— Выходи, стреляю.
И вдруг из чуланчика вышел Шура. Мы не заметили, как он там спрятался среди висящей одежды, а буденовец увидел его ноги.
Осмотрев его, увидев, что перед ним мальчишка, буденовец сунул наган за пояс.
— Чего прятался? Говори!
— Испугался, — простодушно ответил Шура.
Вот когда испугались мы, особенно мама. Ведь буденовец мог и в самом деле выстрелить, если б Шура не вышел.
Буденовцы воспользовались возможностью побриться и постричься. Едва успели они это сделать, как на дворе раздался сигнал тревоги, они выскочили и исчезли.
Через город промелькнули красные кавалеристы.
Прошло два-три дня, стали возвращаться наши партийные и советские руководители. Я помню, как вышел однажды на улицу и услышал отдаленную сильную канонаду. Это был ставший знаменитым бой под Касторной, где Первая Конная разгромила белых, после чего они быстро покатились на юг.
Немного дней спустя, зимним утром, шел я среди сугробов, и на меня вдруг поскакали четверо казаков в полушубках, в кубанках с малиновым верхом. Они мчались наметом, подлетели ко мне, из-под копыт коней взвихрился снег. Сердце мое екнуло, казачья форма тогда вызывала во мне острую неприязнь. Но передний осадил коня и спросил:
— Товарищ, как проехать на Горшечное?
Слово «товарищ» зазвучало сладкой музыкой. Я объяснил дорогу, казаки повернули коней и умчались. Я пошел дальше, на душе отлегло, и я даже испытал гордость: красные казаки.
Приехал отдел народного образования. Я отправился туда, рассказал о своих приключениях, и Костя Кандауров, тогдашний завотделом, без лишних слов восстановил меня в прежней должности запасного учителя и в ожидании, пока вновь откроются курсы, направил в библиотеку разбирать книги.
В библиотеке было собрано множество литературы, свезенной из помещичьих и купеческих домов. Книги были сложены штабелями и лежали кучами. Их надо было просматривать и заносить на карточки. Кроме меня трудились старушка библиотекарша и славная девица Зоя Татаринова, очень, правда, по-провинциальному жеманная и манерная. Холод в библиотеке стоял жуткий, дров не было и не предвиделось, работать в моем легком одеянии я не мог. Зоя куталась в два или три платка, писала в перчатках. У меня не было ни того, ни другого. Стоя разбирал я книги, порою тут же зачитываясь ими, а потом убегал греться домой, благо, это было близко. Работа шла медленно, через пень-колоду.
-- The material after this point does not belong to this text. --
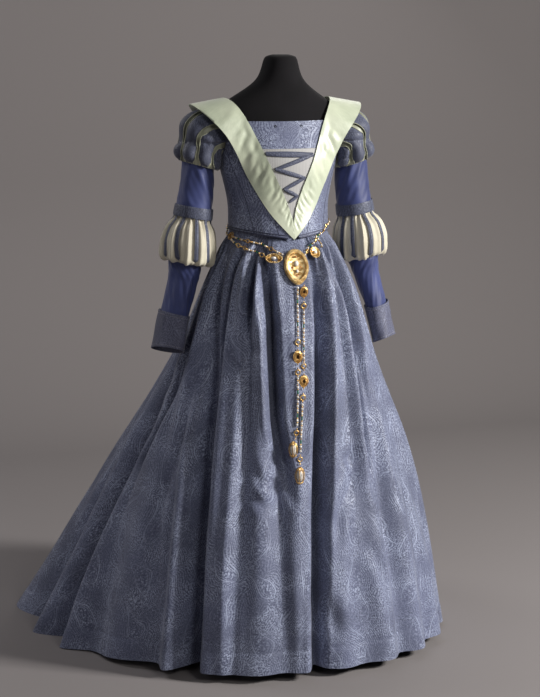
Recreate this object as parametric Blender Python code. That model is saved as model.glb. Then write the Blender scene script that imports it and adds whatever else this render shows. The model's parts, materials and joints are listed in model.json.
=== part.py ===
"""Court dress on a limbless dress form: an early Renaissance gown with a boned bodice, a wide V collar,
paned sleeves, a gathered skirt with a train and a jewelled girdle. Metres, +Z up, the wearer faces -Y."""
import math

import bpy
import numpy as np
from mathutils import Vector
from mathutils.bvhtree import BVHTree

# Driving dimensions
WAIST_Z = 1.150          # where the skirt is sewn to its waistband, above the floor
WAISTBAND = 0.018
FORM_INSET = 0.0030      # the form is this much smaller than the body the bodice is cut for
SEAM_GAP = 0.0004        # between neighbouring pieces along a seam
BODICE_CLEAR = 0.0006    # from the form to the bodice
BODICE_WALL = 0.0018     # brocade with its interlining
COLLAR_WALL = 0.0016
SKIRT_WALL = 0.0018
SLEEVE_WALL = 0.0015
BODICE_OUT = BODICE_CLEAR + BODICE_WALL
COLLAR_LIFT = BODICE_OUT + 0.0022
HEM_FLARE = 0.0062       # how far the boned edge stands off at the waist
POINT_FLARE = 0.016      # and the stiff point more than that
SPRING_Z = 1.116         # below this the skirt springs outwards
SKIRT_CENTRE_Y = -0.012  # the skirt's rings are measured from here
FORM_SIDES = 20
FORM_ROWS = (0.930, 1.010, 1.120, 1.180, 1.240, 1.290, 1.340, 1.410, 1.435, 1.452, 1.467, 1.490, 1.515, 1.564)
ARM_SIDES = 16
POLE_RADIUS = 0.016
FOOT = ((0.202, 0.0), (0.204, 0.003), (0.200, 0.014), (0.020, 0.020))   # the form's round foot: radius, height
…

Здесь, в библиотеке, и нашел меня Саня Азаров. Я уже был немного знаком с ним прежде, потому что он тоже посещал какое-то время курсы запасных учителей. Азаров успел уже побывать в Красной Армии, повоевал, болел тифом и приехал в отпуск после болезни.
Много лет я знаю Азарова, сейчас он уже приближается к семидесяти годам (он старше меня на год), но и тогда и теперь он поражал и поражает кипящей энергией, быстротой движений, бурным темпераментом. Он сразу вовлек меня в свои заботы по восстановлению комсомольской организации.
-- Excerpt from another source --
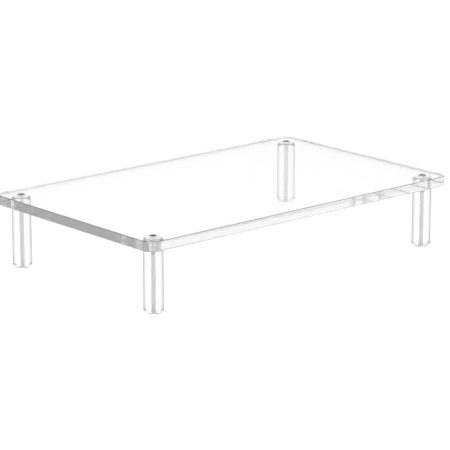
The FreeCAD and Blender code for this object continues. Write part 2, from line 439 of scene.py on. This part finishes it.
def make_pad(corner, rubber):
    """A foot pad: a disc with its lower edge well rounded."""
    low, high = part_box(f"foot_pad_{corner}")
    axis = leg_axis(corner)
    radius = (high.x - low.x) / 2
    skin = Skin()
    profile = quarter((radius - PAD_ROUNDING, low.z), (radius, low.z + PAD_ROUNDING))
    profile += quarter((radius, high.z - PAD_LIP), (radius - PAD_LIP, high.z), LIP_SEGMENTS)
    rings = [skin.ring(circle(axis, r, z, ROD_SEGMENTS)) for r, z in profile]
    skin.chain(rings)
    skin.cap(rings[0][::-1], (axis[0], axis[1], low.z))
    skin.cap(rings[-1], (axis[0], axis[1], high.z))
    name = f"foot_pad_{corner}_silicone"
    make_piece(name, skin, [rubber], f"foot_pad_{corner}", "clear_silicone")


def new_material(name):
    """A material with a bare principled shader: (the material, its node tree, the shader)."""
    material = bpy.data.materials.new(name)
    material.use_nodes = True
    tree = material.node_tree
    return material, tree, tree.nodes["Principled BSDF"]


def noise(tree, scale, detail, stretch=(1, 1, 1)):
    """Noise in the object's own coordinates, one value a point."""
    place = tree.nodes.new("ShaderNodeTexCoord")
    mapping = tree.nodes.new("ShaderNodeMapping")
    mapping.inputs["Scale"].default_value = stretch
    texture = tree.nodes.new("ShaderNodeTexNoise")
    texture.inputs["Scale"].default_value = scale
    texture.inputs["Detail"].default_value = detail
    tree.links.new(place.outputs["Object"], mapping.inputs["Vector"])
    tree.links.new(mapping.outputs["Vector"], texture.inputs["Vector"])
    return texture.outputs["Fac"]


def spread(tree, value, low, high):
    """A noise's value, spread between two limits."""
    node = tree.nodes.new("ShaderNodeMapRange")
    node.inputs["From Min"].default_value = NOISE_LOW
    node.inputs["From Max"].default_value = NOISE_HIGH
    node.inputs["To Min"].default_value = low
    node.inputs["To Max"].default_value = high
    tree.links.new(value, node.inputs["Value"])
    return node.outputs["Result"]


def bump(tree, shader, height, strength, distance):
    """Fine relief on a shader, from a height."""
    node = tree.nodes.new("ShaderNodeBump")
    node.inputs["Strength"].default_value = strength
    node.inputs["Distance"].default_value = distance
    tree.links.new(height, node.inputs["Height"])
    tree.links.new(node.outputs["Normal"], shader.inputs["Normal"])


def clear_acrylic(name, tint=POLISH_TINT, haze=POLISH_HAZE):
    """Polished cast acrylic: all but flawless, with a slowly varying trace of haze."""
    material, tree, shader = new_material(name)
    shader.inputs["Base Color"].default_value = (tint, tint, tint, 1)
    shader.inputs["Transmission Weight"].default_value = 1.0
    shader.inputs["IOR"].default_value = ACRYLIC_IOR
    cloud = noise(tree, scale=60.0, detail=4.0)
    tree.links.new(spread(tree, cloud, *haze), shader.inputs["Roughness"])
    return material


def paint_light_and_shade_by_slant(material, start, end, face_on, slanting):
    """Painted light and shade for one skin: one tint where light crosses it face on, and another
    where it crosses at a slant.
    """
    tree = material.node_tree
    weight = tree.nodes.new("ShaderNodeLayerWeight")
    weight.inputs["Blend"].default_value = 0.5
    ramp = tree.nodes.new("ShaderNodeValToRGB")
    ramp.color_ramp.elements[0].position = start
    ramp.color_ramp.elements[0].color = (face_on, face_on, face_on, 1)
    ramp.color_ramp.elements[1].position = end
    ramp.color_ramp.elements[1].color = (slanting, slanting, slanting, 1)
    tree.links.new(weight.outputs["Facing"], ramp.inputs["Fac"])
    tree.links.new(ramp.outputs["Color"], tree.nodes["Principled BSDF"].inputs["Base Color"])


def frosted_acrylic(name, tint, roughness, clearness):
    """Acrylic as a drill or a scraper leaves it: frosted, with fine marks."""
    material, tree, shader = new_material(name)
    shader.inputs["Base Color"].default_value = (tint, tint, tint, 1)
    shader.inputs["Transmission Weight"].default_value = clearness
    shader.inputs["IOR"].default_value = ACRYLIC_IOR
    grain = noise(tree, scale=900.0, detail=4.0, stretch=(1, 1, 4))
    tree.links.new(spread(tree, grain, *roughness), shader.inputs["Roughness"])
    bump(tree, shader, grain, strength=0.03, distance=0.2 * MM)
    return material


def stainless_steel(name, dark, light):
    """Satin stainless steel, with fine scratches and a little unevenness in its tone."""
    material, tree, shader = new_material(name)
    shader.inputs["Metallic"].default_value = 1.0
    tone = tree.nodes.new("ShaderNodeValToRGB")
    tone.color_ramp.elements[0].color = (dark, dark, dark, 1)
    tone.color_ramp.elements[1].color = (light, light, light, 1)
    grain = noise(tree, scale=700.0, detail=5.0)
    tree.links.new(grain, tone.inputs["Fac"])
    tree.links.new(tone.outputs["Color"], shader.inputs["Base Color"])
    tree.links.new(spread(tree, grain, low=0.22, high=0.38), shader.inputs["Roughness"])
    scratches = noise(tree, scale=2500.0, detail=3.0)
    bump(tree, shader, scratches, strength=0.15, distance=0.1 * MM)
    return material


def clear_silicone(name):
    """Clear silicone rubber: slightly milky, with a soft skin."""
    material, tree, shader = new_material(name)
    shader.inputs["Base Color"].default_value = (0.9, 0.92, 0.92, 1)
    shader.inputs["Transmission Weight"].default_value = 0.9
    shader.inputs["IOR"].default_value = SILICONE_IOR
    grain = noise(tree, scale=400.0, detail=3.0)
    tree.links.new(spread(tree, grain, low=0.25, high=0.4), shader.inputs["Roughness"])
    bump(tree, shader, grain, strength=0.2, distance=0.3 * MM)
    return material


def look_from(azimuth, elevation, distance, target):
    """A place at a distance from a target. Azimuth 0 looks along +Y, and 90 along -X."""
    a, e = math.radians(azimuth), math.radians(elevation)
    back = Vector((math.sin(a) * math.cos(e), -math.cos(a) * math.cos(e), math.sin(e)))
    return target + back * distance


def aim(thing, target):
    """Turn a camera towards a target, upright."""
    thing.rotation_euler = (target - thing.location).to_track_quat("-Z", "Y").to_euler()


def make_camera():
    """A long lens on the front left side, a little above the shelf."""
    data = bpy.data.cameras.new("camera")
    data.lens = LENS
    data.sensor_width = SENSOR
    data.clip_end = CLIP_END
    camera = bpy.data.objects.new("camera", data)
    bpy.context.scene.collection.objects.link(camera)
    target = Vector((0, 0, TARGET_HEIGHT))
    camera.location = look_from(AZIMUTH, ELEVATION, DISTANCE, target)
    aim(camera, target)
    bpy.context.scene.camera = camera


def make_floor():
    """A wide white floor, a hair below the feet."""
    mesh = bpy.data.meshes.new("floor")
    half = FLOOR_HALF
    corners = [(-half, -half, 0), (half, -half, 0), (half, half, 0), (-half, half, 0)]
    mesh.from_pydata(corners, [], [(0, 1, 2, 3)])
    floor = bpy.data.objects.new("floor", mesh)
    floor.location.z = -FLOOR_DROP
    material, _, shader = new_material("floor_white")
    shader.inputs["Base Color"].default_value = (FLOOR_TONE, FLOOR_TONE, FLOOR_TONE, 1)
    shader.inputs["Roughness"].default_value = FLOOR_ROUGHNESS
    shader.inputs["IOR"].default_value = FLOOR_IOR
    mesh.materials.append(material)
    bpy.context.scene.collection.objects.link(floor)


def make_world():
    """A plain studio: bright walls behind the object and behind the camera, and dimmer sides."""
    world = bpy.data.worlds.new("studio")
    world.use_nodes = True
    tree = world.node_tree
    place = tree.nodes.new("ShaderNodeTexCoord")
    facing = tree.nodes.new("ShaderNodeVectorMath")
    facing.operation = "DOT_PRODUCT"
    turn = math.radians(AZIMUTH)
    facing.inputs[1].default_value = (-math.sin(turn), math.cos(turn), 0)
    # Ahead and behind count alike.
    either_way = tree.nodes.new("ShaderNodeMath")
    either_way.operation = "ABSOLUTE"
    ramp = tree.nodes.new("ShaderNodeMapRange")
    ramp.interpolation_type = "SMOOTHSTEP"
    ramp.inputs["From Min"].default_value = WALL_START
    ramp.inputs["From Max"].default_value = WALL_FULL
    ramp.inputs["To Min"].default_value = WORLD_SIDES
    ramp.inputs["To Max"].default_value = WORLD_WALLS
    background = tree.nodes["Background"]
    background.inputs["Color"].default_value = (1, 1, 1, 1)
    tree.links.new(place.outputs["Generated"], facing.inputs[0])
    tree.links.new(facing.outputs["Value"], either_way.inputs[0])
    tree.links.new(either_way.outputs["Value"], ramp.inputs["Value"])
    tree.links.new(ramp.outputs["Result"], background.inputs["Strength"])
    bpy.context.scene.world = world


def make_softbox():
    """A soft light straight above the object."""
    data = bpy.data.lights.new("softbox", "AREA")
    data.shape = "SQUARE"
    data.size = SOFT_SIZE
    data.energy = SOFT_POWER
    light = bpy.data.objects.new("softbox", data)
    light.location = (0, 0, SOFT_HEIGHT)
    bpy.context.scene.collection.objects.link(light)


def make_card(name, corners, level):
    """A plain glowing card that shows in the clear edges of the shelf and nowhere else."""
    mesh = bpy.data.meshes.new(name)
    mesh.from_pydata(corners, [], [(0, 1, 2, 3)])
    card = bpy.data.objects.new(name, mesh)
    material, _, shader = new_material(name)
    shader.inputs["Base Color"].default_value = (0, 0, 0, 1)
    shader.inputs["Specular IOR Level"].default_value = 0.0
    shader.inputs["Roughness"].default_value = 1.0
    shader.inputs["Emission Color"].default_value = (1, 1, 1, 1)
    shader.inputs["Emission Strength"].default_value = level
    mesh.materials.append(material)
    card.visible_camera = False
    card.visible_diffuse = False
    card.visible_shadow = False
    bpy.context.scene.collection.objects.link(card)


def make_cards():
    """Upright cards beside the shelf's right and back edges. The clear left edge looks through the
    shelf at the grey one, and the clear front edge at the white one."""
    low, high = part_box("shelf")
    x, y = high.x + CARD_GAP, high.y + CARD_GAP
    bottom, top = low.z - CARD_REACH, high.z + CARD_REACH
    side = [(x, low.y, bottom), (x, y, bottom), (x, y, top), (x, low.y, top)]
    back = [(low.x, y, bottom), (x, y, bottom), (x, y, top), (low.x, y, top)]
    make_card("side_card", side, SIDE_CARD)
    make_card("back_card", back, BACK_CARD)


def set_render():
    """Plain display transform, and enough bounces for light to cross many clear faces."""
    scene = bpy.context.scene
    scene.view_settings.view_transform = "Standard"
    scene.cycles.max_bounces = BOUNCES
    scene.cycles.transmission_bounces = BOUNCES
    scene.cycles.glossy_bounces = BOUNCES
    scene.cycles.transparent_max_bounces = BOUNCES


clear_sheet = clear_acrylic("clear_acrylic_sheet")
rod_with_painted_outline = clear_acrylic("clear_acrylic_rod")
# Painted shade: the rods' sides darken towards their outlines, by slant.
paint_light_and_shade_by_slant(rod_with_painted_outline, RIM_START, RIM_END, 1.0, RIM_SHADE)
crown = clear_acrylic("rounded_crown_painted_shade")
# Painted shade: the rounded crowns go nearly black where they slant, which darkens the shoulders of
# each leg's top.
paint_light_and_shade_by_slant(crown, CROWN_START, CROWN_END, 1.0, CROWN_SHADE)
# The polished edges are tinted grey by painted shade.
edge = clear_acrylic("polished_edge_painted_shade", EDGE_PAINTED_SHADE, EDGE_HAZE)
# The drilled bores are frosted, with painted shade that greys them and painted light that lightens
# them towards their edges, by slant.
drilled_rod_painted_light_and_shade = frosted_acrylic("drilled_rod_painted_light_and_shade", BORE_PAINTED_SHADE, roughness=(0.3, 0.5), clearness=0.5)
paint_light_and_shade_by_slant(drilled_rod_painted_light_and_shade, BORE_START, BORE_END, BORE_PAINTED_SHADE, BORE_PAINTED_LIGHT)
drilled_sheet = frosted_acrylic("drilled_sheet", HOLE_TINT, roughness=(0.2, 0.4), clearness=0.8)
# The scraped arrises are frosted and painted nearly black, which draws painted dark lines along the
# shelf's bevels.
arris = frosted_acrylic("arris_scraped_and_painted_dark", ARRIS_PAINTED_SHADE, roughness=(0.2, 0.35), clearness=0.2)
# Lit and shaded copies of one steel: the heads are painted shade, nearly black, and the threads
# painted light, nearly white.
head_steel_painted_shade = stainless_steel("stainless_steel_head_painted_shade", dark=0.03, light=0.07)
thread_steel_painted_light = stainless_steel("stainless_steel_thread_painted_light", dark=0.8, light=0.95)
silicone = clear_silicone("clear_silicone")

make_shelf(clear_sheet, drilled_sheet, edge, arris)
for corner in CORNERS:
    make_leg(corner, clear_sheet, drilled_rod_painted_light_and_shade, rod_with_painted_outline, crown)
    make_screw(corner, head_steel_painted_shade, thread_steel_painted_light)
    make_pad(corner, silicone)

make_floor()
make_world()
make_softbox()
make_cards()
make_camera()
set_render()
Комсомольцев было совсем немного: сам Саня Азаров, Митя Чусов, Настя Шабалина. 3 января 1920 года состоялось организационное собрание, 6 января меня приняли в комсомол, а еще немного спустя было создано уездное бюро, меня сделали товарищем председателя (председателем был избран Азаров), поручили мне театральную секцию.
Нас было мало, мы не очень хорошо понимали, что нужно делать. И все же вокруг нас понемногу стала собираться молодежь.
Мы пригласили учителя пения и собрали хоровой кружок. Помню, как старательно разучивал этот учитель с нами песню «Зеленый луг весь в цветах…». Он оказался мастером своего дела, и хор в полтора десятка голосов звучал под его руководством отлично.
Далее мы с Азаровым задумали написать пьесу и поставить ее своими силами. Мы сидели днем и ночью в пустой комнате нашего клуба и писали нечто весьма революционное и несусветно слабое. Как теперь помню, получалась плакатная агитка, там действовали белые, в их руках оказалась группа большевиков, их уже готовились расстрелять, но в последнюю минуту в тюрьму врывались красноармейцы с комиссаром во главе. Мы писали, горячо споря из-за каждой фразы и ситуации, у нас было ведро подсолнечного масла, хлеб и соль — вся наша еда. Мы макали хлеб в масло, солили и ели. Пьеса была написана дня за четыре, но света не увидела. Зато мы поставили какую-то пьесу Татьяны Майской, тогда популярной. Я играл капиталиста, играл ужасно.
Нас захватило другое, на этот раз действительно серьезное дело. Мы стали издавать газету. Саня стал ее редактором, я — ответственным секретарем.